A good board should grip darts cleanly, recover well between sessions and sit flat enough to mount without fuss. Checking dartboard quality before you buy means looking past the packaging and judging the sisal, wiring, number ring and finish with the same care you would give the rest of your home setup.

Whether you are buying online or handling a board in a UK shop, a few quick checks can separate a board that feels satisfying for regular practice from one that starts to look tired far too quickly.

At a glance

  • Choose a proper sisal bristle board for regular steel-tip darts, not a paper or toy-style board.
  • Look for an even playing surface with no obvious raised lumps, soft patches, cracks or loose fibres.
  • Check the wire profile, bullseye area and segment dividers because these affect bounce-outs and scoring clarity.
  • Make sure the number ring is readable, secure and easy to rotate if the design allows it.
  • Confirm the board suits your room, lighting and wall protection plans before you buy.

Step 1: Start with the board type

For a proper home darts setup, the first filter is simple: buy a sisal bristle dartboard if you intend to use steel-tip darts regularly. Sisal boards are made from compressed natural fibres, which is why the surface can close around dart holes better than cheaper paper-style boards.

Paper wound boards and novelty boards can be fine for occasional casual use, but they are rarely the best choice for a player who wants consistent practice. If the product listing is vague about the material, treats the board mainly as a party game, or avoids close-up photos of the playing surface, take that as a reason to inspect further.

Before spending money on a better board, also check that your throwing area can use it properly. If the board is going into a spare bedroom, alcove or shared living space, it is worth taking a few minutes to measure your spare room properly so you are not buying a board before you know the setup will work.

Step 2: Inspect the sisal face

The sisal face tells you a lot about dartboard quality once you know what to look for. A new board should look firm, compact and evenly pressed. The colour may vary slightly because sisal is a natural material, but the playing area should not look patchy in a way that suggests loose or uneven compression.

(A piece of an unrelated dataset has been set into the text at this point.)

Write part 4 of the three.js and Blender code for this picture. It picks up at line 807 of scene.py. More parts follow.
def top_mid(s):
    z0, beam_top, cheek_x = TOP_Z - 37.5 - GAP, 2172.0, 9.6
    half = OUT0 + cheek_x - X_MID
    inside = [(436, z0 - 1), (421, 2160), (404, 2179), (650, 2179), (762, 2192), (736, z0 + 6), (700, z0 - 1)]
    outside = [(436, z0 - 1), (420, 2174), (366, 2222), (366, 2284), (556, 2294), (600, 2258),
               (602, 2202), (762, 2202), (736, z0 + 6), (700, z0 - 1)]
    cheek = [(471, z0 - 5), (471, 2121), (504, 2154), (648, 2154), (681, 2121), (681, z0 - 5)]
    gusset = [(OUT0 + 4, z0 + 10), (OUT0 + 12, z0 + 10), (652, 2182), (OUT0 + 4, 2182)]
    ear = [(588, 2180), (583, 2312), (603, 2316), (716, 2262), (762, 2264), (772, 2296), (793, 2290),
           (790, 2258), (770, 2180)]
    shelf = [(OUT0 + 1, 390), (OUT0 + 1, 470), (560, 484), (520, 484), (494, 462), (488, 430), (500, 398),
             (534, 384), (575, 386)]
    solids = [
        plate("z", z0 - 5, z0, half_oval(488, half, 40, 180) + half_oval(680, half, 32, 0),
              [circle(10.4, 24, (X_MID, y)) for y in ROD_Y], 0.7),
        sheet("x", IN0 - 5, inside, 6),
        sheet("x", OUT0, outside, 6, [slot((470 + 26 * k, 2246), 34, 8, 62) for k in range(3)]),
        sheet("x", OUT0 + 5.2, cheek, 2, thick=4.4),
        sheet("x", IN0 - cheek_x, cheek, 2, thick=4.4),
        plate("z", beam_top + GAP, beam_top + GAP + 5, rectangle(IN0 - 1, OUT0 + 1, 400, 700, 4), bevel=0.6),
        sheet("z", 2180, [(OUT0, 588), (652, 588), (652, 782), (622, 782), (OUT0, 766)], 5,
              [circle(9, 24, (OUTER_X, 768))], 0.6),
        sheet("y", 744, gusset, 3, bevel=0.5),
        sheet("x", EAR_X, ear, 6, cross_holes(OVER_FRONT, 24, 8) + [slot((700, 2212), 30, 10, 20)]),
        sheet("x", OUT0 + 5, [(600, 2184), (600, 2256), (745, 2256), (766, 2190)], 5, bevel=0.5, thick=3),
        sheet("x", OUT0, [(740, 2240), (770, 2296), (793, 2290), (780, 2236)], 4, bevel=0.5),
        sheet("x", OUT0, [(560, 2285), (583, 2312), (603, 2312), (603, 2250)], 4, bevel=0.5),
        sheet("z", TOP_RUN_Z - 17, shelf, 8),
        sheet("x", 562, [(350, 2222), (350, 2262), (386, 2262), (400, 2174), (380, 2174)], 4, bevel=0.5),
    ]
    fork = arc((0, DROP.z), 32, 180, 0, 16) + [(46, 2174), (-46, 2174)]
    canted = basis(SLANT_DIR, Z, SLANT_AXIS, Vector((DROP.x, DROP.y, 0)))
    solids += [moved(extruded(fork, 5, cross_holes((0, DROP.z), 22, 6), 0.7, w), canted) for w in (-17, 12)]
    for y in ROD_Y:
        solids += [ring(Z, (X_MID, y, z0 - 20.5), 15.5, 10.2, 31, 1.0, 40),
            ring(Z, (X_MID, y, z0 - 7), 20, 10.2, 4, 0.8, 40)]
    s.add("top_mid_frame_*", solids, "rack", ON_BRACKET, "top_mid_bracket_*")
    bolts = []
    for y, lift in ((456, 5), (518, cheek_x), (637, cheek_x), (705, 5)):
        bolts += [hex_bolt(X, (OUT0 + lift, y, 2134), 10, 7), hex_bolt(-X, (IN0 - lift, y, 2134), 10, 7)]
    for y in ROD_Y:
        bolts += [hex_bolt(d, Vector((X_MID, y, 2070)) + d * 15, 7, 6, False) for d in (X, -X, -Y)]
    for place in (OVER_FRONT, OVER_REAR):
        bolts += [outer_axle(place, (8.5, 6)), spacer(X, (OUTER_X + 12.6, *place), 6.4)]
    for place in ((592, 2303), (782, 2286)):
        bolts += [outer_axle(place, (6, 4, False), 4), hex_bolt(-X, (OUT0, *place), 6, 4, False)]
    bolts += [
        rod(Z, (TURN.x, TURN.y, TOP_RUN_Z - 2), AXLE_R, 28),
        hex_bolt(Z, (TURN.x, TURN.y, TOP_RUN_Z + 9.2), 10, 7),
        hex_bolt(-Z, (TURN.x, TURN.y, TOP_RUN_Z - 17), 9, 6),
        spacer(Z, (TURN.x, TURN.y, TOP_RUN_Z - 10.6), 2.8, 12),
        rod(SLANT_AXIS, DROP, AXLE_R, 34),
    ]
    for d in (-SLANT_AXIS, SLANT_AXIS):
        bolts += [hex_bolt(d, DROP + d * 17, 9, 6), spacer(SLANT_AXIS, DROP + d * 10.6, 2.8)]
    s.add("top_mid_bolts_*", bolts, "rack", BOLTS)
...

If you can see the board in person, look across the surface from a slight angle rather than only straight on. This makes raised areas, dents and uneven segments easier to spot. Press very gently with a fingertip in a few different areas if the shop allows handling; you are looking for consistent firmness, not a board that feels spongy in one section and overly hard in another.

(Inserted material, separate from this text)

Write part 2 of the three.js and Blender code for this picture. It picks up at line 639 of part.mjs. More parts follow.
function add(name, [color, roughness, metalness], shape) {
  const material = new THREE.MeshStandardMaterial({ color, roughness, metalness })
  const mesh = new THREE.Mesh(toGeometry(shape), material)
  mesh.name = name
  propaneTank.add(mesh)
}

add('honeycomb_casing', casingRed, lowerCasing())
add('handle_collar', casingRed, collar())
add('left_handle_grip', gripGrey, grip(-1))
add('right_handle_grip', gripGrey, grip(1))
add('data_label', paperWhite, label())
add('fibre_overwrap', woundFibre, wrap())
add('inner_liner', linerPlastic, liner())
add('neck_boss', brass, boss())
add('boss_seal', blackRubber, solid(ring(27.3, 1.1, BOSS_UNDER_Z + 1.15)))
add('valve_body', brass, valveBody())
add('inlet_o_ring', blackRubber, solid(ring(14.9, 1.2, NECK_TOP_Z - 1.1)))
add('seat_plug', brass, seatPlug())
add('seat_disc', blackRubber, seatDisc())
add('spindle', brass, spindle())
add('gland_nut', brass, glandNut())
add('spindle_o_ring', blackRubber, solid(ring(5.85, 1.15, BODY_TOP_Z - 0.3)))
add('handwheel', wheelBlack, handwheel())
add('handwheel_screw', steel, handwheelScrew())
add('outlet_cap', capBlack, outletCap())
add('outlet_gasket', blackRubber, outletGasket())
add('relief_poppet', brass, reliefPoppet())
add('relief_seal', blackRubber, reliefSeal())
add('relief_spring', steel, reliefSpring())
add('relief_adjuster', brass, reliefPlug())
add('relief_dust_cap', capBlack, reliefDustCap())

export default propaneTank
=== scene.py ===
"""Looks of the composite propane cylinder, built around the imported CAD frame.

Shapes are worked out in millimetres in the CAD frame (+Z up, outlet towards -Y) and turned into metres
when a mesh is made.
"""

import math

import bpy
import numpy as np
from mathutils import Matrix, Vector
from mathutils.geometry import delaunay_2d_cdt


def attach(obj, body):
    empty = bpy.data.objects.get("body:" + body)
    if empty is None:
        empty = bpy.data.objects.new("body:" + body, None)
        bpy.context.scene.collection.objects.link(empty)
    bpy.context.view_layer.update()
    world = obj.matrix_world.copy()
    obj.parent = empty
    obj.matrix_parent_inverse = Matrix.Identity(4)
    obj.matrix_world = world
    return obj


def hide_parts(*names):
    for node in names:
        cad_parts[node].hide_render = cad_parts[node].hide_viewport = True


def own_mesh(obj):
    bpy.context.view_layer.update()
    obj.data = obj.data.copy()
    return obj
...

When buying online, zoom in on product photos and customer images. Do not judge only by the front-on marketing image. Look for clear close-ups of the treble ring, bullseye and outer doubles. A seller that shows the board from several angles gives you more to work with than one that relies on a single perfect studio shot.

Step 3: Check the wiring and segment dividers

The wiring is not just a cosmetic detail. It affects how cleanly darts enter the board and how clearly each scoring segment is defined. Modern boards often use thinner, angled or blade-style dividers, while cheaper boards may use chunkier round wire or more visible staples. The right choice depends on budget and playing level, but the wiring should always be neat, straight and firmly seated.

Look closely at the treble 20 and bullseye areas first because these take the most attention during practice. The dividers should not wander across segment boundaries or look bowed out from the face. Any obvious misalignment in a new board is a warning sign, especially if you are buying for serious practice rather than occasional games.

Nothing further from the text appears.